Information provided
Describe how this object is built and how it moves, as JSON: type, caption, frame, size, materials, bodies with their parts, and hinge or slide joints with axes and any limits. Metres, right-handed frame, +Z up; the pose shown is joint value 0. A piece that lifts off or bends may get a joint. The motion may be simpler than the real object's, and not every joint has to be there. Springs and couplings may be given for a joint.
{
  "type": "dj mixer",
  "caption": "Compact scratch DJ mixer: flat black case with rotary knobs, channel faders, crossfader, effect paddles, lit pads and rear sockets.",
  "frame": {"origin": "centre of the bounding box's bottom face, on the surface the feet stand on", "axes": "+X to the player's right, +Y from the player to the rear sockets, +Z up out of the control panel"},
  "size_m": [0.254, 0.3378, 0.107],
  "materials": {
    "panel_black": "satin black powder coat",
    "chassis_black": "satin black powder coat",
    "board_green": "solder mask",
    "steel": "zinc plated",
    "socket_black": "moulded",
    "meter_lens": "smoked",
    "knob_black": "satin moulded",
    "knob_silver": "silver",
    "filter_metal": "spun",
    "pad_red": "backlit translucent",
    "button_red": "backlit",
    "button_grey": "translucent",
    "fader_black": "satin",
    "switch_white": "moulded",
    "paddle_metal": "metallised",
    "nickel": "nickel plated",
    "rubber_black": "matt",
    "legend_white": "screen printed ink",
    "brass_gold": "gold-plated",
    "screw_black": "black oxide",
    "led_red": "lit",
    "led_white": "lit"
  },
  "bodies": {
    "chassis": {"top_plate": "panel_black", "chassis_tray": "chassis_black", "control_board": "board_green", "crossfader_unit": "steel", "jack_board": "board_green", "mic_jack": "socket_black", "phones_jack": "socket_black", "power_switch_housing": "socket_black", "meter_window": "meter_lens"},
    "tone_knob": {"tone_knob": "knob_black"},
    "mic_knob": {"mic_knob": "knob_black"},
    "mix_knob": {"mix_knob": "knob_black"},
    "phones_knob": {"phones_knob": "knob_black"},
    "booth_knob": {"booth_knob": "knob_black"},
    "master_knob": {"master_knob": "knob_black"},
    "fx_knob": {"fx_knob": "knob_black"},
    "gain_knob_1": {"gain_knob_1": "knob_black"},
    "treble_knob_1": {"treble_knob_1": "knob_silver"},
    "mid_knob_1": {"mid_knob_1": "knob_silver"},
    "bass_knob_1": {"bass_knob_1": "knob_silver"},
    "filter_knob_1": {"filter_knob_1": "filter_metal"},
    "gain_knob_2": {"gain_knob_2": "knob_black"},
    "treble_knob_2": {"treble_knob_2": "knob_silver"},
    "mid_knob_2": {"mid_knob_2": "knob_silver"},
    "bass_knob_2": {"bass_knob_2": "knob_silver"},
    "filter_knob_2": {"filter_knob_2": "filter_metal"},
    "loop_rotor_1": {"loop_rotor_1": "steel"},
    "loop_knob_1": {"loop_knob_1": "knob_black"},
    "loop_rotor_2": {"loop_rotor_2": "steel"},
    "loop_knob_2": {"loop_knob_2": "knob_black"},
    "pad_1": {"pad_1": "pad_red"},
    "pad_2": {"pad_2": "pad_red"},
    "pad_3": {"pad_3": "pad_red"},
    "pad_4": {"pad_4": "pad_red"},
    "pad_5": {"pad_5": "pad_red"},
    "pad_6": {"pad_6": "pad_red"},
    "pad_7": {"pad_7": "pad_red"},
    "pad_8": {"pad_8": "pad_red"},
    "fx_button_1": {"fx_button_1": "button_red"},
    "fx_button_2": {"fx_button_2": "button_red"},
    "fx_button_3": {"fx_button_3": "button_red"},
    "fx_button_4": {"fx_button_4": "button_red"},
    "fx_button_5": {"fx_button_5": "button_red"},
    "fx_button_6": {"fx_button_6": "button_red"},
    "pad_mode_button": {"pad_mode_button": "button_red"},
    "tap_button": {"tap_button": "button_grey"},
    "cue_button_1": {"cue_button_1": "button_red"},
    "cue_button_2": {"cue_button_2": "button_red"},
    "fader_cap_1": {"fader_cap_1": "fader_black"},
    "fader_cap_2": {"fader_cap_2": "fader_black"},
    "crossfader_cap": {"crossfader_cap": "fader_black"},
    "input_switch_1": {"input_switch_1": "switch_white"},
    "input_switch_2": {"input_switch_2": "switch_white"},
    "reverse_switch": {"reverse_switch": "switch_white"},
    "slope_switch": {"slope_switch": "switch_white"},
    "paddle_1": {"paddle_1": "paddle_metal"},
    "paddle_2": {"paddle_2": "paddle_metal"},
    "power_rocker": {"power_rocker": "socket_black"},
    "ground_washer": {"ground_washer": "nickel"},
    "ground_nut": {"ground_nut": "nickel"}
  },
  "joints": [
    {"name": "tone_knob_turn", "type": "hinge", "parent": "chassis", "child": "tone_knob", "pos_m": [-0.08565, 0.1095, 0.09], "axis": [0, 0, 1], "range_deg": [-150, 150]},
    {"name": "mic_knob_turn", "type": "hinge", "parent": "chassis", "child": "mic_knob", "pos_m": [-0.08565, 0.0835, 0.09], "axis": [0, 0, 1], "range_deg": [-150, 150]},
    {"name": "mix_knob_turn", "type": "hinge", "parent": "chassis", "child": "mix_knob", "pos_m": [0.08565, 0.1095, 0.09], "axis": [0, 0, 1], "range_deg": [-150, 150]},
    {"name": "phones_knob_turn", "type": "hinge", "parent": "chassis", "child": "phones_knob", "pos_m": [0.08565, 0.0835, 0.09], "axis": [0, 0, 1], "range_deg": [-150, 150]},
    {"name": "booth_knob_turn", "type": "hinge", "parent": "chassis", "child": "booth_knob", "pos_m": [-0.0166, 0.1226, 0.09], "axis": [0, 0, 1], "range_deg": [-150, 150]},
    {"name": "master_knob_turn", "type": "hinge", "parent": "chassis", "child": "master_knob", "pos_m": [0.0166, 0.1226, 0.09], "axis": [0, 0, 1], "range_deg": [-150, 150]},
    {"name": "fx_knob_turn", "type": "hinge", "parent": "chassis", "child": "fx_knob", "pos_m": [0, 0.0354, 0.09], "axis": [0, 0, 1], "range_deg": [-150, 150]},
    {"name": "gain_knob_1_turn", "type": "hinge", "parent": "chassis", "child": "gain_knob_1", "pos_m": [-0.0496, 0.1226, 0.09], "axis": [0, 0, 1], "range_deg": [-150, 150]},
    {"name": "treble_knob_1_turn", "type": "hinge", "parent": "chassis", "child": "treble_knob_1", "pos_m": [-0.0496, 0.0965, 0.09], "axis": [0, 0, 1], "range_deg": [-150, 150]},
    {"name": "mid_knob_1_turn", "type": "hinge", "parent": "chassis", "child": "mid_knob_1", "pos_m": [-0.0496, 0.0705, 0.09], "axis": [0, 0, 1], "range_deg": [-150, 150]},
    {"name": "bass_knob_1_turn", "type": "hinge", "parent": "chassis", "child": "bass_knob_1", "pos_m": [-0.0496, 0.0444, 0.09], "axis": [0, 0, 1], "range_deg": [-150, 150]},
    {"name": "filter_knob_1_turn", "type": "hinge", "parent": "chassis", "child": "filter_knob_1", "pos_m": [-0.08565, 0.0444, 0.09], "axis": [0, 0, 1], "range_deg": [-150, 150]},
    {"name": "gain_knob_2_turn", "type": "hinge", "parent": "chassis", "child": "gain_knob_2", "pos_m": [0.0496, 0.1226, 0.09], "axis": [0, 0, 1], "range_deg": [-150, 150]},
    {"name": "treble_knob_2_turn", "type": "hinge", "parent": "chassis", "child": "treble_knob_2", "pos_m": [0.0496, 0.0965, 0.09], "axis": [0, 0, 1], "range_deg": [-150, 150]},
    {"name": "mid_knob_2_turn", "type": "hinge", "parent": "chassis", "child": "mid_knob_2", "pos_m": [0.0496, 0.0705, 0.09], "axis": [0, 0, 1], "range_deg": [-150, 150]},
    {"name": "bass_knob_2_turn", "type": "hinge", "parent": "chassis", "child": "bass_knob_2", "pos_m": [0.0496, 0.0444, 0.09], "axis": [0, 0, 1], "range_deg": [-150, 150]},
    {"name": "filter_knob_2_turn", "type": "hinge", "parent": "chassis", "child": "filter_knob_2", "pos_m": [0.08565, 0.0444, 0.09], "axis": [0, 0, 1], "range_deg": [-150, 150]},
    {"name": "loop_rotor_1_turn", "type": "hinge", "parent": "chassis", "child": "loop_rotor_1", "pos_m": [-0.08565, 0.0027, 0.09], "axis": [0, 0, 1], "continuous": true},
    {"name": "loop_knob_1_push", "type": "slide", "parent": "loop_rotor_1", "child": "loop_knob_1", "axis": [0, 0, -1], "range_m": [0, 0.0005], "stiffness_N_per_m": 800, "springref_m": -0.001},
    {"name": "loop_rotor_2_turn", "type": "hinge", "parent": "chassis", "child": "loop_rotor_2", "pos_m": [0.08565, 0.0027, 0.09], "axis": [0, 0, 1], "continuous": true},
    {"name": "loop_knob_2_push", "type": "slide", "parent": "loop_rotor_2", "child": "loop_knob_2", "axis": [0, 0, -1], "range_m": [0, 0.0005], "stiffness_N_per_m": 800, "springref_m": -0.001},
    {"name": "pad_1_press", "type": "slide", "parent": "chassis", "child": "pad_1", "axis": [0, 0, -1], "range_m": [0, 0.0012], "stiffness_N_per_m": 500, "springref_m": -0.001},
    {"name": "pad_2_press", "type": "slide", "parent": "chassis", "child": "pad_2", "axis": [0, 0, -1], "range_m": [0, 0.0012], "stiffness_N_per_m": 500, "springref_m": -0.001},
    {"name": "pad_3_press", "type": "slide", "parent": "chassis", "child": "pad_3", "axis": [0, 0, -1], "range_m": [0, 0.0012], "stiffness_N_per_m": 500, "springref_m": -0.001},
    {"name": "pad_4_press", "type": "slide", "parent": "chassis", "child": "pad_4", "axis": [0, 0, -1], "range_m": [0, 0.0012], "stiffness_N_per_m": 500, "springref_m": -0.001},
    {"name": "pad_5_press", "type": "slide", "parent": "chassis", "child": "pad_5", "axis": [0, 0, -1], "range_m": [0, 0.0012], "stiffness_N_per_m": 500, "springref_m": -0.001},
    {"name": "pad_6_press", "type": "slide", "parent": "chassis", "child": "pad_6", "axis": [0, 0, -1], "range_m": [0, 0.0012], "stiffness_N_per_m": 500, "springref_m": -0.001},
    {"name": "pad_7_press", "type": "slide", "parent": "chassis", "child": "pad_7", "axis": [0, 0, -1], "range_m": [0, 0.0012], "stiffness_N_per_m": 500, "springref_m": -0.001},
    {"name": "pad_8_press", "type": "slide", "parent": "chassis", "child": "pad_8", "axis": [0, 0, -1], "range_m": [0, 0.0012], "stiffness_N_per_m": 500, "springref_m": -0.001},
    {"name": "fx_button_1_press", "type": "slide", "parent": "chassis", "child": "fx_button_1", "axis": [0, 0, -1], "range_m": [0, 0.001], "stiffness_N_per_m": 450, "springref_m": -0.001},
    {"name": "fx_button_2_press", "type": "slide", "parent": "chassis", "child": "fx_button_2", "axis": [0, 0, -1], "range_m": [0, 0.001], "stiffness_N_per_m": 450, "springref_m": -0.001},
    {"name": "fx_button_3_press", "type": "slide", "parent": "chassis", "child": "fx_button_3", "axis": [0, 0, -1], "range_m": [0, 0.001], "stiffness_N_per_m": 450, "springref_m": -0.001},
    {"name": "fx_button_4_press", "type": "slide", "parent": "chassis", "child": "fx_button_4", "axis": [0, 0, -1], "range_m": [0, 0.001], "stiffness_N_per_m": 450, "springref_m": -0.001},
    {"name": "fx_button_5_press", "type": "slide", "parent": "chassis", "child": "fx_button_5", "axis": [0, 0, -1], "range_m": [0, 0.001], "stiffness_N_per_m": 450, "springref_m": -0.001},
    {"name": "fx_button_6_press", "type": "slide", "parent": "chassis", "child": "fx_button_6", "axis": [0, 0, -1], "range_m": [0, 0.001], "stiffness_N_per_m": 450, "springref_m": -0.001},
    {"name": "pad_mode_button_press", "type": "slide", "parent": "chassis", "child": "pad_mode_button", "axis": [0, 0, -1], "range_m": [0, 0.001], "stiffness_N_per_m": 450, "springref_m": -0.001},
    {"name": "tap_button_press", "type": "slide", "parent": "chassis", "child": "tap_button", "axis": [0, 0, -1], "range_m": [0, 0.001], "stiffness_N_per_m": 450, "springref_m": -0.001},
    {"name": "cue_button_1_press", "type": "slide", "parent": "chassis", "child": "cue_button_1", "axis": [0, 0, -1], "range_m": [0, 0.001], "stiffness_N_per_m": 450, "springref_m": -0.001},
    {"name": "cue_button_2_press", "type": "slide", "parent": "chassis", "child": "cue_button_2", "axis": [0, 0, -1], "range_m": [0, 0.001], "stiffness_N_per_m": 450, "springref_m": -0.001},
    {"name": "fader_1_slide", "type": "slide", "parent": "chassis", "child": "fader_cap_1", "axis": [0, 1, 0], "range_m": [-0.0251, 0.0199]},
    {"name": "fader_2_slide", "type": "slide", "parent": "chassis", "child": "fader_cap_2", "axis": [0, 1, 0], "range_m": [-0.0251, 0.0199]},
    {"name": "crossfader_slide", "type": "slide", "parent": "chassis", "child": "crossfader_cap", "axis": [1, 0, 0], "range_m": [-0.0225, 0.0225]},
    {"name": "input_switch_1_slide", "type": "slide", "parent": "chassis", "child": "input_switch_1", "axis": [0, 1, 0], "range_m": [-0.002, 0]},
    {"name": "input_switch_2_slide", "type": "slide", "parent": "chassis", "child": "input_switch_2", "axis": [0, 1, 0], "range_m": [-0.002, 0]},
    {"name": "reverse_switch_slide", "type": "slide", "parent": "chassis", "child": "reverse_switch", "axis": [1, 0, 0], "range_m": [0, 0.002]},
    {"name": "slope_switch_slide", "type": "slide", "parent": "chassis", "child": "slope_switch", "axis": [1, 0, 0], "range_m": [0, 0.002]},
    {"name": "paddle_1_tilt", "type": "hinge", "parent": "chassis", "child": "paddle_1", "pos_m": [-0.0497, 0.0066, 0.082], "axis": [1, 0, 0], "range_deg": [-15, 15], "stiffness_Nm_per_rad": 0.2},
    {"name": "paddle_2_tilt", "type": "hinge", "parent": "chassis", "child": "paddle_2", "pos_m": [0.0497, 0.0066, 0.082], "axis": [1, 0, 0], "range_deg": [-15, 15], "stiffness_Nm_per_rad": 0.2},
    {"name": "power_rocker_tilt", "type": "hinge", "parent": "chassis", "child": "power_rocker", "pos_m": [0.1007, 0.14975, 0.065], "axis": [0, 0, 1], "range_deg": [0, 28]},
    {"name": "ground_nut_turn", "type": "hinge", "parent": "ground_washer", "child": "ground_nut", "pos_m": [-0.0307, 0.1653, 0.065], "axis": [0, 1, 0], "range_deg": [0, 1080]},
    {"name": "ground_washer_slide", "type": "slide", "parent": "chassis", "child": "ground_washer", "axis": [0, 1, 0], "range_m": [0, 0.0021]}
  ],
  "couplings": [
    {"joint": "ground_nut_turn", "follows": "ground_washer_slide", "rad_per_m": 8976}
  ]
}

...

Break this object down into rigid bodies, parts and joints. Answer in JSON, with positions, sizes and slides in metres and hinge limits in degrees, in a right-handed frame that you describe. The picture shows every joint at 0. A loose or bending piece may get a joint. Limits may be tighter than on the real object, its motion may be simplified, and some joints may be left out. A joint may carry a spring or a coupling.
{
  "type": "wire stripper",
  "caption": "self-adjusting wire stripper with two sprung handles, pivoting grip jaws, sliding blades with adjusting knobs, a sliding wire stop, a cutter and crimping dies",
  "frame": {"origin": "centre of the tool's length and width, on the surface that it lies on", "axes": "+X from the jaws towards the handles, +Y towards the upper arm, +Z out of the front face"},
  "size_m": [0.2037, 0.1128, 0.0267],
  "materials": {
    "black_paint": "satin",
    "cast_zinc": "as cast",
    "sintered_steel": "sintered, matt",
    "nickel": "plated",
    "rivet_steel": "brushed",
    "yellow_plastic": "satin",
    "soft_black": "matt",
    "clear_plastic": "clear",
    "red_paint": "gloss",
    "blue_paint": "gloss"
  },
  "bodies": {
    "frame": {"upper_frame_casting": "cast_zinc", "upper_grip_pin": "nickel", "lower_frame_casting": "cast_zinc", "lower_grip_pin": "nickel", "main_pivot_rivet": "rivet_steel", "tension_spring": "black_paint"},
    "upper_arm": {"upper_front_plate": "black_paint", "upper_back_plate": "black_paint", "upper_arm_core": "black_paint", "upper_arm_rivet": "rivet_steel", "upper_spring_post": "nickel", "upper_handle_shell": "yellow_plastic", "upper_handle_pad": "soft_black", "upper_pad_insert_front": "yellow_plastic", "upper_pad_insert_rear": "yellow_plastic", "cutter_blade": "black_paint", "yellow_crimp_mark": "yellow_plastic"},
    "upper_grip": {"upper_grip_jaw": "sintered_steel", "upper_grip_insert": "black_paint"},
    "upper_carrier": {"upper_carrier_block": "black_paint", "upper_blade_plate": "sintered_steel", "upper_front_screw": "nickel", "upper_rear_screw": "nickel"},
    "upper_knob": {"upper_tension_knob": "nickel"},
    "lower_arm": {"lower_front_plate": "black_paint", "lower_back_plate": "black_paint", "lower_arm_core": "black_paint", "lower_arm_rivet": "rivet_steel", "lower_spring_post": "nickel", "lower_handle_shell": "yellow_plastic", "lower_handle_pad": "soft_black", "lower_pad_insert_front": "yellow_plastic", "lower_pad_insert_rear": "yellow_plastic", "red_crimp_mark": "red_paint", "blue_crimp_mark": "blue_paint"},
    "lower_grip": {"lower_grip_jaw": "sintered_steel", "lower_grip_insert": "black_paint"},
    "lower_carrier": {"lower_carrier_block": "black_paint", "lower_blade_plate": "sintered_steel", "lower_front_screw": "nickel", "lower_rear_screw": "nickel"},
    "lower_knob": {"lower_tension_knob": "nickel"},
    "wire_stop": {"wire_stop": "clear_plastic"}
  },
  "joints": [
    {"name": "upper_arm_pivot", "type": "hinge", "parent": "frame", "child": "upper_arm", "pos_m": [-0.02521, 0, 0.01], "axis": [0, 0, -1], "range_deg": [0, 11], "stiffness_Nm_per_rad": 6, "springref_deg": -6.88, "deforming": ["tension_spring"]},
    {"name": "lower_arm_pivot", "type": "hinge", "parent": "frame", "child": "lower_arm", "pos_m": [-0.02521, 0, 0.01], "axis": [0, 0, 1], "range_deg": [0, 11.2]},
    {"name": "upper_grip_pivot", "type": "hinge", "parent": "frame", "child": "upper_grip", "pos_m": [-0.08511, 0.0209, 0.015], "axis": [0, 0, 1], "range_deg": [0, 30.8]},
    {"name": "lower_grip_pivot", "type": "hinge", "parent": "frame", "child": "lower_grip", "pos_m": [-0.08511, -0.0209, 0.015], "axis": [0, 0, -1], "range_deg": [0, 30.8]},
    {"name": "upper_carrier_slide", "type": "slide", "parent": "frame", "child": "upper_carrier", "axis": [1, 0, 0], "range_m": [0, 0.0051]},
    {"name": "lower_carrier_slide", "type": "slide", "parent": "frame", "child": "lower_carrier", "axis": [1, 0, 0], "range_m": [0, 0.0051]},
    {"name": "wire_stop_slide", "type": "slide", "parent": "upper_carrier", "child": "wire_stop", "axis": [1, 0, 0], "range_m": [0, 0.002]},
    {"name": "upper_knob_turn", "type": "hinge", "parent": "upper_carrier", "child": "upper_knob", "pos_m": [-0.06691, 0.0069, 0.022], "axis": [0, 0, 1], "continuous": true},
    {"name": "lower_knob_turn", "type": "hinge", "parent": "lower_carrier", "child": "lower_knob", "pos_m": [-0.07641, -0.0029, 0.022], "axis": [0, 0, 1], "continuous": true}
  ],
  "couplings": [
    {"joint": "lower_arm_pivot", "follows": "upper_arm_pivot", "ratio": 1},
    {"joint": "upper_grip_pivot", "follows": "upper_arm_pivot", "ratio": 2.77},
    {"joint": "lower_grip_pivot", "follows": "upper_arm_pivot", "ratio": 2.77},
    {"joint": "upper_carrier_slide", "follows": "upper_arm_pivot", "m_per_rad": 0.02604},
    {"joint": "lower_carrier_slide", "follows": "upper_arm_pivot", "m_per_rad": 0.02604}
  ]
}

...

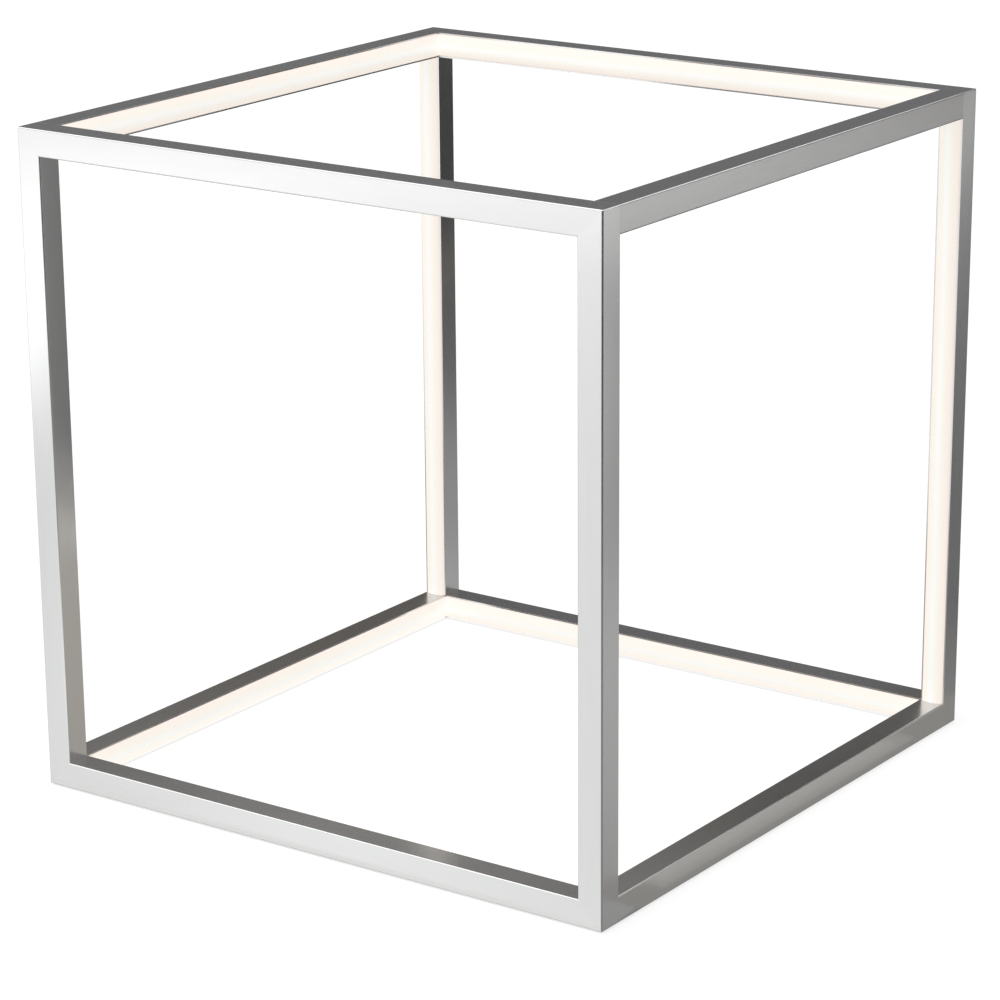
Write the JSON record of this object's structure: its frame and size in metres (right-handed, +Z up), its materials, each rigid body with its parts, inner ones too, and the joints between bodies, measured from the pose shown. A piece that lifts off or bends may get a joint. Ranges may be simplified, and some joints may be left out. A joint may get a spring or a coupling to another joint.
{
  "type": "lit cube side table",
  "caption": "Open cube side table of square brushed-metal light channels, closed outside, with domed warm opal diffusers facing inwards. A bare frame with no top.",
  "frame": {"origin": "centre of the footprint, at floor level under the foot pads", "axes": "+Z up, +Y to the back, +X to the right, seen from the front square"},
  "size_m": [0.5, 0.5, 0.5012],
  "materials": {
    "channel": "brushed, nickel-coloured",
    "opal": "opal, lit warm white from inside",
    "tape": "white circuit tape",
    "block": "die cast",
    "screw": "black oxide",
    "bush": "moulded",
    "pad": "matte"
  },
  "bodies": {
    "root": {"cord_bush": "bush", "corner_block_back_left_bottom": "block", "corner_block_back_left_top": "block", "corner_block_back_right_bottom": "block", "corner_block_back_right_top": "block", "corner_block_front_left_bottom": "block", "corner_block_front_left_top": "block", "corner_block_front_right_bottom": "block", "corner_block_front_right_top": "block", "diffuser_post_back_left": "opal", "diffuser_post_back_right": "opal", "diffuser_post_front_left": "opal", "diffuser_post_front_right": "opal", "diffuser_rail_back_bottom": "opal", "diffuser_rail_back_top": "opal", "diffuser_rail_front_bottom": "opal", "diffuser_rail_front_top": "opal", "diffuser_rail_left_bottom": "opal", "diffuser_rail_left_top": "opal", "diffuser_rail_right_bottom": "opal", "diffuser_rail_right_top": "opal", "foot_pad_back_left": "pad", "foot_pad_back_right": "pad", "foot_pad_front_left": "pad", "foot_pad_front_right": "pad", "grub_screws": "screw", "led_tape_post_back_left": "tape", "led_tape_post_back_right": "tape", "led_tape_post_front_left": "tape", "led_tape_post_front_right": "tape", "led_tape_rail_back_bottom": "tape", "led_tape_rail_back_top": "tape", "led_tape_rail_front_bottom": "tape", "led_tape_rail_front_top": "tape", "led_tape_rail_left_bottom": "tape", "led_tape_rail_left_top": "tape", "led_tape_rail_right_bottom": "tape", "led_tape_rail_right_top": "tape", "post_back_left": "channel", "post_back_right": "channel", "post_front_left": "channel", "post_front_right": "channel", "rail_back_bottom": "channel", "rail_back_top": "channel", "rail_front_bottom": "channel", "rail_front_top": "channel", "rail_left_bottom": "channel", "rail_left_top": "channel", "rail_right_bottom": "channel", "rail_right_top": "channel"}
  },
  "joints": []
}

Description of the task
From the data above, pick out each line containing "pose" and copy it.

Output
Describe how this object is built and how it moves, as JSON: type, caption, frame, size, materials, bodies with their parts, and hinge or slide joints with axes and any limits. Metres, right-handed frame, +Z up; the pose shown is joint value 0. A piece that lifts off or bends may get a joint. The motion may be simpler than the real object's, and not every joint has to be there. Springs and couplings may be given for a joint.
Write the JSON record of this object's structure: its frame and size in metres (right-handed, +Z up), its materials, each rigid body with its parts, inner ones too, and the joints between bodies, measured from the pose shown. A piece that lifts off or bends may get a joint. Ranges may be simplified, and some joints may be left out. A joint may get a spring or a coupling to another joint.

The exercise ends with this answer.